The Calgary Emergency Management Agency (CEMA) brought together a great panel at Mount Royal University (MRU) this past week. The symposium focused on fostering community resilience in a dynamic risk environment. Presentations highlighted innovations and trends in the field of disaster risk management with a specific emphasis on how communities and organizations can actively practice the “consciousness of resilience.”
Panelists included Desiree (Desi) Matel-Anderson, Ph.D and her presentation on Innovating for Resilient Communities. This included storytelling and the use of drones over mudslides for long-term recovery and art in relief efforts for aid workers. During her tenure at FEMA, Desi led the first innovation team down to Hurricane Sandy to provide real-time problem solving in disaster response and recovery.
Matt Godsoe, Ph.D expanded upon Disaster Trends and the Push for Innovation profiling Canada’s disaster risk, and the frequency and severity of escalating incidents. His presentation covered known and emerging trends, as well as the growing impetus to engage innovative new voices in the disaster space. As a Defence Scientist, and Manager of the Natural Hazards Research Portfolio, his main research interests focus on building community resilience to complex threats and hazards.
Finally, Ron Kuban, Ph.D. helped us in Reaching a “Consciousness of Resilience”. Resilience being a relatively new found term, but not a new concept. We were challenged to learn to integrate, collaborate, and advance the many components of “resilience” into public-facing and broadly-practiced “consciousness of resilience”. Ron has served with Canada’s Department of National Defence, the federal government, and the provincial government of Alberta. He has an extensive list of publications and in May 2011 was a member of the Canadian Delegation to Geneva for the UN Global Platform for Disaster Risk Reduction.

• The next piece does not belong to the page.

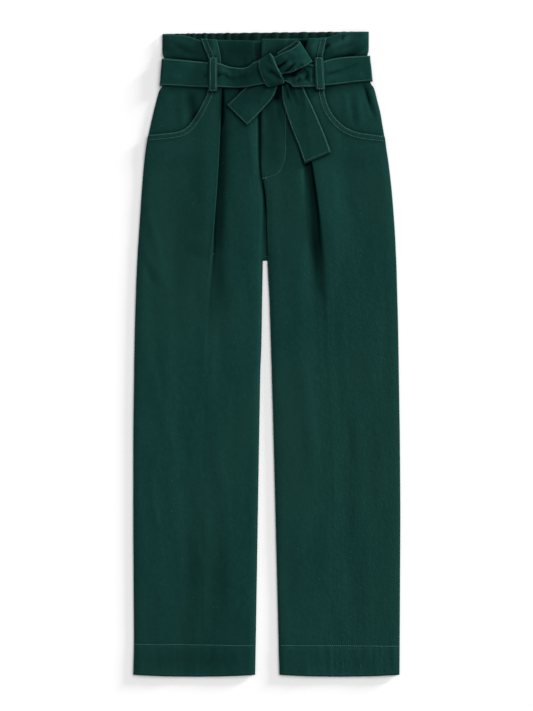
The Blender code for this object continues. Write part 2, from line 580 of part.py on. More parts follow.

The panel discussion was moderated by Timothy J. Haney, Ph.D who is the founding Director of the Mount Royal’s Centre for Community Disaster Research. Dr. Haney is also Associate Professor of Sociology at MRU. His research and teaching expertise are in the sociology of disaster, environmental sociology, and urban sociology. He is currently engaged in two federally-funded projects related to the 2013 Southern Alberta flood.
Tim provided grounds for conversation and debate as the group discussed how all levels of government, community organizations, and private businesses can integrate disaster risk reduction and resilience-planning into their everyday practice.